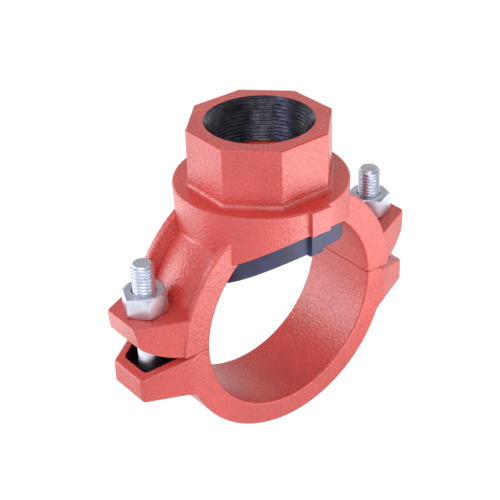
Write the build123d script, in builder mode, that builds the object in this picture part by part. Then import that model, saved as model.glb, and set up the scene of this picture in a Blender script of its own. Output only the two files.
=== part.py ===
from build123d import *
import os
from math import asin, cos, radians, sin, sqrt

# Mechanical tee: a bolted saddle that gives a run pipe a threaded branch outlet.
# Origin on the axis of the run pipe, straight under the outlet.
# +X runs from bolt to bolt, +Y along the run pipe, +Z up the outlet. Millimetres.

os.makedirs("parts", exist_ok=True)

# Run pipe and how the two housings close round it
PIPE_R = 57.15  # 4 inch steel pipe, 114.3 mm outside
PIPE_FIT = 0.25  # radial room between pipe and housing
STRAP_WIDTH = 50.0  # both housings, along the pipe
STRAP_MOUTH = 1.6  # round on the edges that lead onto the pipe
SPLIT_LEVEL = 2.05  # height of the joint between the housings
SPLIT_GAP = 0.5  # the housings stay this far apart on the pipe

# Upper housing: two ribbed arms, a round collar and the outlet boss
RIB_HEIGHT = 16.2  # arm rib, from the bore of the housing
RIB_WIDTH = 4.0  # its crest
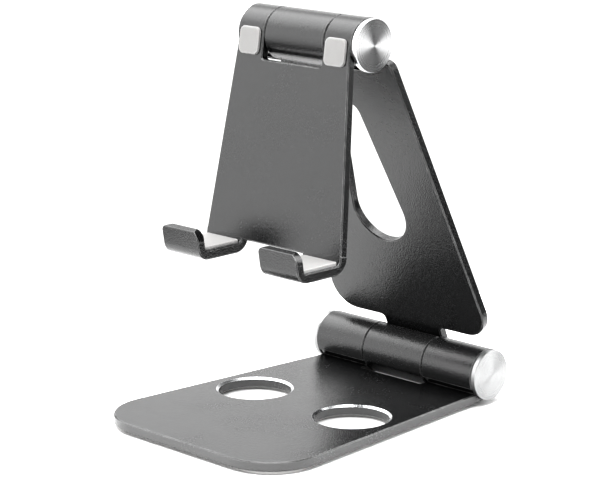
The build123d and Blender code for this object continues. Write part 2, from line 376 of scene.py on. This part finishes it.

◇ ◇ ◇

> [REQUIREMENTS]: Set down the listing in full, keeping every word exactly as it is.

> [RESPONSE TO THE TASK]:
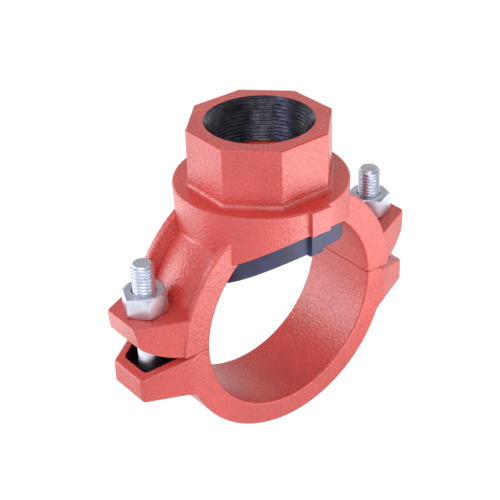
Write the build123d script, in builder mode, that builds the object in this picture part by part. Then import that model, saved as model.glb, and set up the scene of this picture in a Blender script of its own. Output only the two files.
=== part.py ===
from build123d import *
import os
from math import asin, cos, radians, sin, sqrt

# Mechanical tee: a bolted saddle that gives a run pipe a threaded branch outlet.
# Origin on the axis of the run pipe, straight under the outlet.
# +X runs from bolt to bolt, +Y along the run pipe, +Z up the outlet. Millimetres.

os.makedirs("parts", exist_ok=True)

# Run pipe and how the two housings close round it
PIPE_R = 57.15  # 4 inch steel pipe, 114.3 mm outside
PIPE_FIT = 0.25  # radial room between pipe and housing
STRAP_WIDTH = 50.0  # both housings, along the pipe
STRAP_MOUTH = 1.6  # round on the edges that lead onto the pipe
SPLIT_LEVEL = 2.05  # height of the joint between the housings
SPLIT_GAP = 0.5  # the housings stay this far apart on the pipe

# Upper housing: two ribbed arms, a round collar and the outlet boss
RIB_HEIGHT = 16.2  # arm rib, from the bore of the housing
RIB_WIDTH = 4.0  # its crest
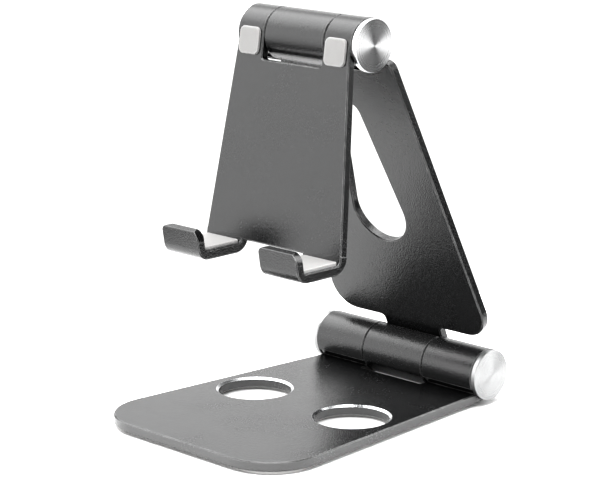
The build123d and Blender code for this object continues. Write part 2, from line 376 of scene.py on. This part finishes it.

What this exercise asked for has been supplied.